Chromecast, made available to us early this year, is the Nexus Q that Nexus Q wanted to be. Chromecast is Google’s next iteration of content streaming, plugging into your TV’s HDMI port and using Wi-Fi, you can watch your favorite movies and listen to your music from the Play Store on the big screen and speakers.
Smart is a word thrown around a lot today, and Google used it correctly earlier this year, with the reveal of a prototype Smart Contact Lens, brought to you by Google X. It previewed with the ability to track a diabetic’s blood sugar, no bleeding or stabbing necessary, and updates every minute. Where this will go, only Google and Google X know, and they’re not sharing.

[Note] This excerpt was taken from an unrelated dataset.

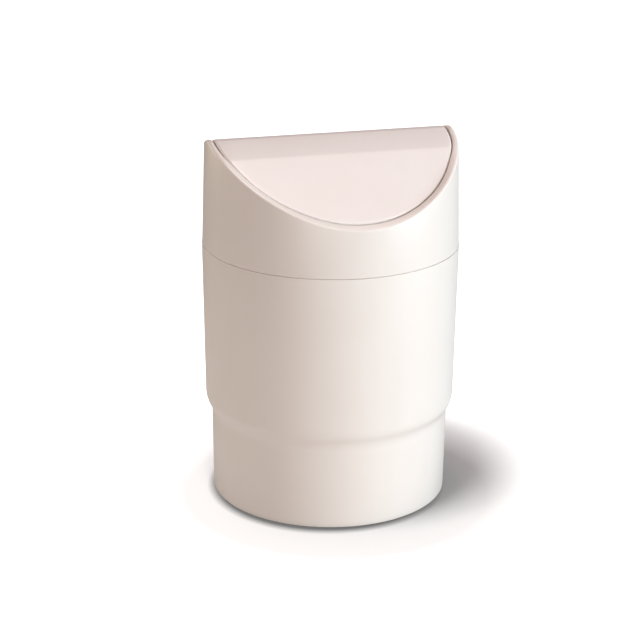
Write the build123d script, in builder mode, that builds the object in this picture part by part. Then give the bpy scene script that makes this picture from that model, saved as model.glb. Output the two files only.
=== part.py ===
from build123d import *
import os
from math import hypot, sqrt

# Table bin with a swing lid: a stepped tub, a collar with an arched mouth that lifts off the tub,
# and a roof-shaped flap that swings in the mouth.
# Sizes are millimetres. X runs along the ridge of the lid, -Y is the front, Z is up, Z = 0 is the table.

# tub, outside
foot_radius = 60.4
foot_bevel = 1.2
ankle_radius = 61.0
shoulder_low = 44.2  # the shoulder slopes out between these two heights, bevelled at both
shoulder_high = 49.8
shoulder_bevel = 2.2
hip_radius = 64.05
mouth_radius = 65.2
seam_height = 132.0  # mouth of the tub, where the collar sits
rim_bevel = 0.5

# tub, inside and underside
wall = 2.0
mouth_wall = 2.25  # the wall thickens a little towards the mouth
floor_height = 4.0
floor_bevel = 2.5
underside_radius = 55.0
underside_slope = 1.5
underside_depth = 1.6
gate_radius = 3.0
gate_depth = 0.5

# arched top shared by the collar and the flap, seen from the side
ridge_height = 188.0  # where the two flanks would meet without the ridge round
flank_radius = 158.0
flank_reach = 66.0
flank_foot = 154.0
ridge_round = 12.0

# collar
seam_gap = 0.3
collar_radius = 65.0
collar_top_radius = 63.25
collar_top = 190.0  # the cone runs past the ridge before the arch trims it
bore_radius = 60.9  # clear round opening inside the lip
lip_depth = 3.2
lip_bevel = 0.7
skirt_radius = 62.4
skirt_lead = 0.6
skirt_bore = 61.3
skirt_depth = 12.0
ledge_height = 2.0
ledge_slope = 3.5
key_count = 6  # thin keys that centre the skirt in the tub
key_start = 30.0
key_width = 1.6
key_height = 9.0
key_proud = 0.15

# pivots: blind sockets in bosses inside the collar, pins on the cheeks of the flap
pivot_height = 178.0
boss_radius = 5.0
boss_face = 57.3
boss_root = 63.0
socket_radius = 2.57
socket_end = 60.4
ramp_width = 5.0
ramp_deep = 1.7
ramp_shallow = 0.5
web_top_width = 7.6
web_foot_width = 2.0
web_face = 57.6
web_foot = 133.5
pin_radius = 2.5
pin_tip = 60.0
pin_chamfer = 0.6

# flap
flap_radius = 59.7
gable_ridge = 193.9  # where the planes of the two flat leaves would meet
leaf_fall = 0.614  # drop of a leaf for each unit outwards
leaf_reach = 66.0
flap_edge_bevel = 0.4
rib_depth = 4.0
rib_width = 1.4
rib_spots = (-38.0, -19.0, 19.0, 38.0)
hoop_radius = 57.0
hoop_gap = 24.0  # the hoop rib stops at the cheeks
cheek_inner = 54.9
cheek_outer = 56.9
eye_radius = 6.5
cheek_reach = 12.0
cheek_shoulder = 182.6
cheek_crown = 184.8
cheek_round = 1.2

reach = 80.0  # longer than any part, for cuts that go right through


def tub_outside():
    """Half section of the solid tub, with its foot and shoulder."""
    with BuildSketch(Plane.XZ) as section:
        with BuildLine():
            Polyline(
                (0, 0),
                (foot_radius, 0),
                (ankle_radius, shoulder_low),
                (hip_radius, shoulder_high),
                (mouth_radius, seam_height),
                (0, seam_height),
                close=True,
            )
        make_face()
        chamfer(section.vertices().filter_by_position(Axis.Y, shoulder_low, shoulder_high), shoulder_bevel)
        chamfer(section.vertices().group_by(Axis.Y)[0].sort_by(Axis.X)[-1], foot_bevel)
    return section.sketch


def tub_inside():
    """Half section of the space in the tub, one wall inside the outer faces."""
    with BuildSketch(Plane.XZ) as section:
        with BuildLine():
            Polyline(
                (0, floor_height),
                (foot_radius - wall, floor_height),
                (ankle_radius - wall, shoulder_low),
                (hip_radius - wall, shoulder_high),
                (mouth_radius - mouth_wall, seam_height),
                (0, seam_height),
                close=True,
            )
        make_face()
        chamfer(section.vertices().group_by(Axis.Y)[0].sort_by(Axis.X)[-1], floor_bevel)
    return section.sketch


def arch_region(drop):
    """Everything under the arched top, seen from the side, lowered by the drop."""
    foot = flank_foot - drop
    ridge = ridge_height - drop
    with BuildSketch(Plane.YZ) as region:
        with BuildLine():
            RadiusArc((-flank_reach, foot), (0, ridge), flank_radius)
            RadiusArc((0, ridge), (flank_reach, foot), flank_radius)
            Polyline((flank_reach, foot), (flank_reach, 0), (-flank_reach, 0), (-flank_reach, foot))
        make_face()
        fillet(region.vertices().sort_by(Axis.Y)[-1], ridge_round)
    return region.sketch


def gable_region(drop):
    """Everything under the planes of the two flat leaves, seen from the side, lowered by the drop."""
    ridge = gable_ridge - drop
    eave = ridge - leaf_fall * leaf_reach
    with BuildSketch(Plane.YZ) as region:
        with BuildLine():
            Polyline((-leaf_reach, 0), (-leaf_reach, eave), (0, ridge), (leaf_reach, eave), (leaf_reach, 0))
            Line((leaf_reach, 0), (-leaf_reach, 0))
        make_face()
    return region.sketch


def roof_block(drop):
    """Solid under the roof of the flap: rounded ridge band between two flat leaves."""
    with BuildPart() as block:
        extrude(arch_region(drop), amount=reach, both=True)
        extrude(gable_region(drop), amount=reach, both=True, mode=Mode.INTERSECT)
    return block.part


collar_foot = seam_height + seam_gap


def collar_plug(inset, drop):
    """Solid cone of the collar, moved in by the inset and trimmed by the lowered arch."""
    with BuildPart() as plug:
        with BuildSketch(Plane.XZ):
            with BuildLine():
                Polyline(
                    (0, collar_foot),
                    (collar_radius - inset, collar_foot),
                    (collar_top_radius - inset, collar_top),
                    (0, collar_top),
                    close=True,
                )
            make_face()
        revolve(axis=Axis.Z)
        extrude(arch_region(drop), amount=reach, both=True, mode=Mode.INTERSECT)
    return plug.part


# ---- tub
with BuildPart() as bin_body:
    revolve(tub_outside(), axis=Axis.Z)
    revolve(tub_inside(), axis=Axis.Z, mode=Mode.SUBTRACT)
    # hollow underside that leaves a foot ring
    with BuildSketch(Plane.XZ):
        with BuildLine():
            Polyline(
                (0, 0),
                (underside_radius, 0),
                (underside_radius - underside_slope, underside_depth),
                (0, underside_depth),
                close=True,
            )
        make_face()
    revolve(axis=Axis.Z, mode=Mode.SUBTRACT)
    # moulding gate, a dimple in the middle of the underside
    with BuildSketch(Plane.XY.offset(underside_depth)):
        Circle(gate_radius)
    extrude(amount=gate_depth, mode=Mode.SUBTRACT)
    rim_circles = bin_body.edges().filter_by(GeomType.CIRCLE).group_by(Axis.Z)[-1]
    chamfer(rim_circles.sort_by(SortBy.RADIUS)[-1], rim_bevel)
bin_body.part.label = "bin_body"

# ---- collar
collar_hollow = collar_plug(wall, lip_depth)

with BuildPart() as lid_ring:
    # a plug of the outside shape is bored through, bevelled along the rim, then hollowed under the lip
    add(collar_plug(0, 0))
    with BuildSketch(Plane.XY.offset(collar_foot)):
        Circle(bore_radius)
    extrude(amount=reach, mode=Mode.SUBTRACT)
    rim_edges = lid_ring.edges().filter_by(GeomType.BSPLINE)
    lip_middle = (bore_radius + collar_top_radius) / 2
    outer_edges = rim_edges.filter_by(lambda edge: hypot((edge @ 0.5).X, (edge @ 0.5).Y) > lip_middle)
    chamfer(outer_edges, lip_bevel)
    add(collar_hollow, mode=Mode.SUBTRACT)

    # skirt that drops into the tub, under a ledge that slopes inside
    with BuildSketch(Plane.XZ):
        with BuildLine():
            Polyline(
                (skirt_bore, collar_foot - skirt_depth),
                (skirt_radius - skirt_lead, collar_foot - skirt_depth),
                (skirt_radius, collar_foot - skirt_depth + skirt_lead),
                (skirt_radius, collar_foot),
                (collar_radius - wall / 2, collar_foot),
                (collar_radius - wall / 2, collar_foot + ledge_height + ledge_slope),
                (skirt_bore, collar_foot + ledge_height),
                close=True,
            )
        make_face()
    revolve(axis=Axis.Z)
    with BuildSketch(Plane.XY.offset(collar_foot - key_height)):
        with PolarLocations(skirt_radius + key_proud - wall / 4, key_count, start_angle=key_start):
            Rectangle(wall / 2, key_width)
    extrude(amount=key_height + ledge_height)

    # pivot bosses, each on a tapered web: a leaf that has swung just past upright meets its side
    for side in (-1, 1):
        with BuildSketch(Plane.YZ.offset(side * boss_face)):
            with Locations((0, pivot_height)):
                Circle(boss_radius)
        extrude(amount=side * (boss_root - boss_face))
        with BuildSketch(Plane.YZ.offset(side * web_face)):
            with BuildLine():
                Polyline(
                    (-web_foot_width / 2, web_foot),
                    (-web_top_width / 2, pivot_height),
                    (web_top_width / 2, pivot_height),
                    (web_foot_width / 2, web_foot),
                    close=True,
                )
            make_face()
        extrude(amount=side * (boss_root - web_face))
        with BuildSketch(Plane.YZ.offset(side * boss_face)):
            with Locations((0, pivot_height)):
                Circle(socket_radius)
        extrude(amount=side * (socket_end - boss_face), mode=Mode.SUBTRACT)
        # ramp that lets the pin slide up into its socket
        with BuildSketch(Plane.XZ):
            with BuildLine():
                Polyline(
                    (side * boss_face, pivot_height - boss_radius),
                    (side * (boss_face + ramp_deep), pivot_height - boss_radius),
                    (side * (boss_face + ramp_shallow), pivot_height),
                    (side * boss_face, pivot_height),
                    close=True,
                )
            make_face()
        extrude(amount=ramp_width / 2, both=True, mode=Mode.SUBTRACT)
lid_ring.part.label = "lid_ring"

# ---- flap
with BuildPart() as flap_ribs:
    with BuildSketch():
        Circle(hoop_radius)
        Circle(hoop_radius - rib_width, mode=Mode.SUBTRACT)
        Rectangle(2 * reach, hoop_gap, mode=Mode.SUBTRACT)
        for spot in rib_spots:
            with Locations((spot, 0)):
                Rectangle(rib_width, 2 * sqrt(hoop_radius**2 - spot**2) - rib_width)
        Rectangle(2 * cheek_outer - wall, rib_width)
    extrude(amount=ridge_height)
    add(roof_block(wall / 2), mode=Mode.INTERSECT)
    add(roof_block(wall + rib_depth), mode=Mode.SUBTRACT)

with BuildPart() as swing_flap:
    with BuildSketch():
        Circle(flap_radius)
    extrude(amount=ridge_height)
    add(roof_block(0), mode=Mode.INTERSECT)
    round_edges = swing_flap.edges().filter_by(GeomType.LINE, reverse=True)
    chamfer(round_edges.sort_by(Axis.Z)[1:], flap_edge_bevel)
    add(roof_block(wall), mode=Mode.SUBTRACT)
    add(flap_ribs.part)
    for side in (-1, 1):
        with BuildSketch(Plane.YZ.offset(side * cheek_inner)):
            with Locations((0, pivot_height)):
                Circle(eye_radius)
            with Locations((-cheek_reach, cheek_shoulder), (cheek_reach, cheek_shoulder), (0, cheek_crown)):
                Circle(cheek_round)
            make_hull()
        extrude(amount=side * (cheek_outer - cheek_inner))
        with BuildSketch(Plane.YZ.offset(side * cheek_outer)):
            with Locations((0, pivot_height)):
                Circle(pin_radius)
        extrude(amount=side * (pin_tip - cheek_outer))
    pin_ends = swing_flap.edges().filter_by(GeomType.CIRCLE).filter_by(
        lambda edge: abs(abs(edge.center().X) - pin_tip) < pin_chamfer / 2
    )
    chamfer(pin_ends, pin_chamfer)
swing_flap.part.label = "swing_flap"

os.makedirs("parts", exist_ok=True)
export_step(bin_body.part, "parts/bin_body.step")
export_step(lid_ring.part, "parts/lid_ring.step")
export_step(swing_flap.part, "parts/swing_flap.step")
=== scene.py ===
import bmesh
import bpy
import math
from mathutils import Matrix, Vector


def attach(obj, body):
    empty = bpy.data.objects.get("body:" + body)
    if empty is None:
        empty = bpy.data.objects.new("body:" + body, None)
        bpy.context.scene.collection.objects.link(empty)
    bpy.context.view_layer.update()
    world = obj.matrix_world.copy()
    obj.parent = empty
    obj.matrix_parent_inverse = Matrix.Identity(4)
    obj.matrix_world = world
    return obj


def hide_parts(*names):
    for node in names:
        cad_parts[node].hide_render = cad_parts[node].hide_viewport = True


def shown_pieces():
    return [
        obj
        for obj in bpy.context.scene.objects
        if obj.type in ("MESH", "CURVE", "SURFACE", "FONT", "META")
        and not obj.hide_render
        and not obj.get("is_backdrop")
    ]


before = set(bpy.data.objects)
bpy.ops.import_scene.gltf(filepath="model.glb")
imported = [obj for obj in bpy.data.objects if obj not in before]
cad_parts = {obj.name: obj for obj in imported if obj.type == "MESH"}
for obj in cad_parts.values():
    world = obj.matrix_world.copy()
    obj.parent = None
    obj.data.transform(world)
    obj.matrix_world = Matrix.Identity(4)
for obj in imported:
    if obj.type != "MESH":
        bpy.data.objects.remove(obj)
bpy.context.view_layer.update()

# Table bin with a swing lid: stepped tub, collar with an arched mouth, roof-shaped flap.
# The pieces' sizes are written in millimetres; the view, the studio and the scene are in metres.
mm = 0.001
scene = bpy.context.scene


viewpoint = {
    "place": (-0.257504, -0.894460, 0.417433),
    "aim": (0.25596, 0.90756, -0.33289),
    "right": (0.96307, -0.26920, 0.00656),
    "lens": 107.82,
}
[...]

And finally, and what spurred this look back through Google and its books, the wheel-less car. Not wheel-less in the sense of it slides or flies, but it doesn’t have a steering wheel. Or gas or brake pedals. But it does have an Artificial Intelligence on-board that is able to drive you about like you have your own butler named Jeeves or Mathilda (or whatever you wish to call him or her). The car, which was shown off yesterday by Sergey Brin at Code Conference, has no human steering or driving aspects except getting in and buckling up. The car can drive itself and has a big camera and monitoring system mounted on the roof. According to Brin, the car has not crashed once in all of Google’s tests and testing on and of it to date.
Google may be our search engine friend, but they also they have a strong foot in the doorway to the physical world, and that door, which will let ideas mix and be born, will create quite a unique and interesting future for all of us. Maybe one day you’ll see ‘Google’ printed in their typical colored font on the door, hood, or trunk of your car in five years. Only time and Google will tell.